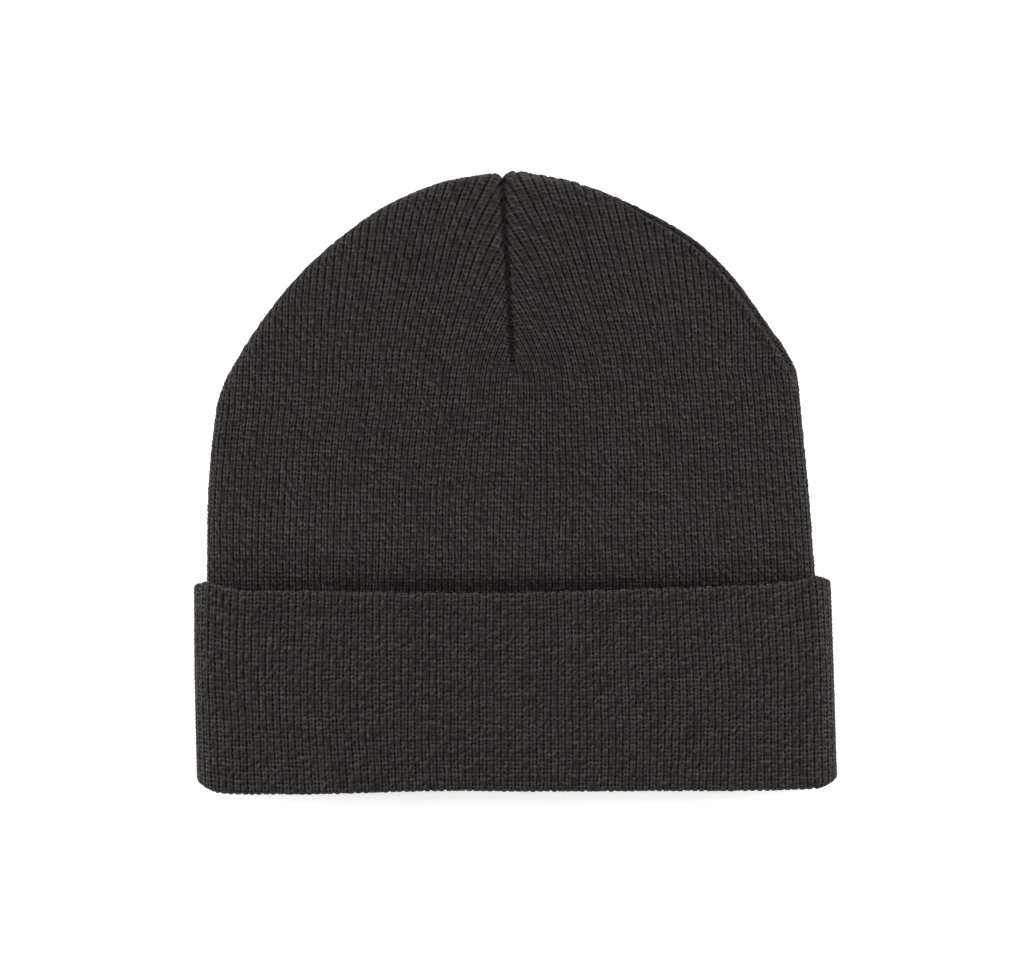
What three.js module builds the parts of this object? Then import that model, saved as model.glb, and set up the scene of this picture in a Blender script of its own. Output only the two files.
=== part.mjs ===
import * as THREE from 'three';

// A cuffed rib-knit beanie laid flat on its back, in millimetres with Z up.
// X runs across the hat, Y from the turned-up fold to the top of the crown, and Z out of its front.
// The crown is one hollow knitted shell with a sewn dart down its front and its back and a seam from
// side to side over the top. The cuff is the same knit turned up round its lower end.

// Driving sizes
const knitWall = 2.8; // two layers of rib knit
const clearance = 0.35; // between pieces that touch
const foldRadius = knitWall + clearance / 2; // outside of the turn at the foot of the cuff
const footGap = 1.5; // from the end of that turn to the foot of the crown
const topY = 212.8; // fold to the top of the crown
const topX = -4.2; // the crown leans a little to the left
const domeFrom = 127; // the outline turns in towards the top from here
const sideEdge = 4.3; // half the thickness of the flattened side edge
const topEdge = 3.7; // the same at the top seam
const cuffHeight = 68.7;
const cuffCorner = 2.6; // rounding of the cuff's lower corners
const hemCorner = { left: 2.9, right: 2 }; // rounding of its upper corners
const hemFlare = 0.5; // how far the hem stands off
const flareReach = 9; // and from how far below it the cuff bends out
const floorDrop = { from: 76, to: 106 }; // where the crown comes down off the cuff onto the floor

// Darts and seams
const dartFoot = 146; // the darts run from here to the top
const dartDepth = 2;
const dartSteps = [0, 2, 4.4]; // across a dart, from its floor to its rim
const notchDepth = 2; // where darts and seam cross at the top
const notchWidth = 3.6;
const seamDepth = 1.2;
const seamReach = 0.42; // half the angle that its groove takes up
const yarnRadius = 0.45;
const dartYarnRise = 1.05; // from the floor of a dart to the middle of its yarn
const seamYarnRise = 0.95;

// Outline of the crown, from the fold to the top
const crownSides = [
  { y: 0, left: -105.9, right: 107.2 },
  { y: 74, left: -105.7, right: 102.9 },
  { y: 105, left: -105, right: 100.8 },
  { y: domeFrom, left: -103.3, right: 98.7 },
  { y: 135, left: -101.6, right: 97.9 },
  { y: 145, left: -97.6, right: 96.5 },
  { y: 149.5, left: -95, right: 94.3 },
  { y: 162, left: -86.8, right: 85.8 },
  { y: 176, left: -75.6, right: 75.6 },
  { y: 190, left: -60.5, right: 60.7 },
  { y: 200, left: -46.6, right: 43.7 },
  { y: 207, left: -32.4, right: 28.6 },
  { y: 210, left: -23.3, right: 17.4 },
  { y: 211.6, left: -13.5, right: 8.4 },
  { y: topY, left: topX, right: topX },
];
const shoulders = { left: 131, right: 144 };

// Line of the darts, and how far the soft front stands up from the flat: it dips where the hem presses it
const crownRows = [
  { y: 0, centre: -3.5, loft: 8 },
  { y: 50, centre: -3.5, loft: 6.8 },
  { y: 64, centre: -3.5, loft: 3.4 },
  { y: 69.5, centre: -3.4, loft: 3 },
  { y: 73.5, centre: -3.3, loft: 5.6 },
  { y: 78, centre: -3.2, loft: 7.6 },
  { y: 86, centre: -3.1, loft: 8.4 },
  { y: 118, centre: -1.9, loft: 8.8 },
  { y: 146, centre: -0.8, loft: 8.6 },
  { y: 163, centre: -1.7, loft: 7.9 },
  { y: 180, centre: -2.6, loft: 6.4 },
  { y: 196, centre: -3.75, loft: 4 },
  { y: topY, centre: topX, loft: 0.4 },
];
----
[AIM] Your task is to pick out every line with the string "import" and copy it.

[FULL RESPONSE]
What three.js module builds the parts of this object? Then import that model, saved as model.glb, and set up the scene of this picture in a Blender script of its own. Output only the two files.
import * as THREE from 'three';